強力なライバルの登場に対して、少年マンガ誌は無視、または静観という態度だった。ところが、「週刊少年ジャンプ」だけは積極的に情報を流したのだ。新しいゲームソフトや攻略法の情報に飢えていた子どもたちはジャンプに殺到した。
「どちらも鳥嶋さんの仕事です。鳥嶋さんはゲームが好きだったんです。それでファミリーコンピュータの人気が出てきた時に、巻頭カラーにゲーム情報のページをつくろうと計画したんです。記事の編集プロダクションも鳥嶋さんが見つけてきて……。記事ページを外注したのもあのときが初めてだと思います。
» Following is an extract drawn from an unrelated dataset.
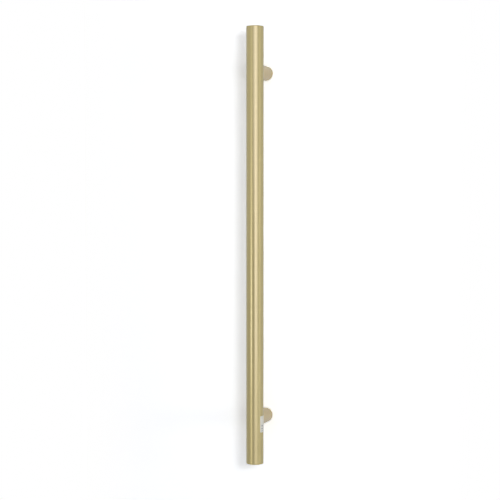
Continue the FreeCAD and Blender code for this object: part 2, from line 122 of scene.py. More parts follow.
def blotches_group():
    """Slow, uneven change over a surface: handling, tarnish, the flow of a moulding."""
    tree, given, result = new_group("blotches", {"Place": "Vector", "Size": "Float", "Low": "Float",
                                                 "High": "Float"}, {"Value": "Float"})
    scale = node(tree, "Math", {0: 1.0, 1: given["Size"]}, operation="DIVIDE")
    noise = node(tree, "TexNoise", {"Vector": given["Place"], "Scale": scale.outputs[0], "Detail": 4.0,
                                    "Roughness": 0.6})
    spread = node(tree, "MapRange", {"Value": noise.outputs["Fac"], "From Min": 0.3, "From Max": 0.7,
                                     "To Min": given["Low"], "To Max": given["High"]})
    tree.links.new(spread.outputs["Result"], result["Value"])
    return tree


def grain_group():
    """Scratches across Z: fine and long ones, out of step with each other, and their height."""
    tree, given, result = new_group("belt_grain", {"Place": "Vector", "Pitch": "Float", "Length": "Float"},
                                    {"Tone": "Float", "Height": "Float"})
    layers = []
    for share, roughness in ((1.0, 0.55), (4.5, 0.4)):
        pitch = node(tree, "Math", {0: given["Pitch"], 1: share}, operation="MULTIPLY")
        length = node(tree, "Math", {0: given["Length"], 1: share}, operation="MULTIPLY")
        size = node(tree, "CombineXYZ", {0: length.outputs[0], 1: length.outputs[0], 2: pitch.outputs[0]})
        stretched = node(tree, "VectorMath", {0: given["Place"], 1: size.outputs[0]}, operation="DIVIDE")
        noise = node(tree, "TexNoise", {"Vector": stretched.outputs[0], "Scale": 1.0, "Detail": 3.0,
                                        "Roughness": roughness})
        layers.append(noise.outputs["Fac"])
    both = node(tree, "Math", {0: layers[0], 1: layers[1]}, operation="ADD")
    half = node(tree, "Math", {0: both.outputs[0], 1: 0.5}, operation="MULTIPLY")
    tone = node(tree, "MapRange", {"Value": half.outputs[0], "From Min": 0.35, "From Max": 0.65})
    tree.links.new(tone.outputs["Result"], result["Tone"])
    tree.links.new(half.outputs[0], result["Height"])
    return tree


def worn_rim_group():
    """Where a rim is rubbed bright: within Width of the height Edge, on both sides of it, and patchy."""
    tree, given, result = new_group("worn_rim", {"Place": "Vector", "Height": "Float", "Edge": "Float",
                                                 "Width": "Float"}, {"Mask": "Float"})
    apart = node(tree, "Math", {0: given["Height"], 1: given["Edge"]}, operation="SUBTRACT")
    distance = node(tree, "Math", {0: apart.outputs[0]}, operation="ABSOLUTE")
    patches = node(tree, "Group", {"Place": given["Place"], "Size": 4 * MM, "Low": 0.4, "High": 1.2},
                   node_tree=BLOTCHES)
    reach = node(tree, "Math", {0: given["Width"], 1: patches.outputs["Value"]}, operation="MULTIPLY")
    near = node(tree, "MapRange", {"Value": distance.outputs[0], "From Max": reach.outputs[0], "To Min": 1.0,
                                   "To Max": 0.0}, interpolation_type="SMOOTHSTEP")
    tree.links.new(near.outputs["Result"], result["Mask"])
    return tree


BLOTCHES = blotches_group()
GRAIN = grain_group()
WORN_RIM = worn_rim_group()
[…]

読者からの投稿はがきを紹介する『ジャンプ放送局』はゲームライターのさくまさんが放送局長でしたね」
マンガの傍らにさらに新企画を立てたというのがすごい。
「当時の鳥嶋さんの担当は鳥山明先生と桂正和先生で、おふたりともスケジュールがきっちりしたマンガ家さんだったんです。もちろん、鳥嶋さんがそのように指導したのでしょうが。だから、鳥嶋さんはもともとゲーム好きだったうえに、少し余力があったんだと思います。普通なら、マンガ家さんの仕事場で泊まり込みで原稿を待って、出来上がったものを大急ぎでネームの写植を頼んで印刷に入れて、というスケジュールだから余力はないはずなんです。ぼくがゆでたまご先生を担当したときは、ストーリー担当の嶋田隆司先生が仕事をしている時間は、マンガ担当の中井義則先生は休んで、というふうに時間を使い分けていたもんですから、編集者は休む時間がどこにあるの、って……。ゲーム記事ではうちが他誌より先んじていたので、その後、任天堂さんもゲームメーカーさんも優先的に情報をくれていました。かなり感謝してもらっていたんでしょうね。そういうページを企画することに対しては、編集長は何も言いませんよ。マンガのほうをしっかりやっているのなら、あとは何をやってもいいという感じでした」
こうして、「週刊少年ジャンプ」は、1988年の年末最終号では500万部の大台に乗せた。さらに、通常号でも500万部体制がはじまったのだ。
茨木政彦
1957年生まれ。1982年「週刊少年ジャンプ」編集部に配属。同誌8代目編集長、「ジャンプスクエア」創刊編集長などを経て、現在、集英社常務取締役と小学館集英社プロダクション取締役を兼務。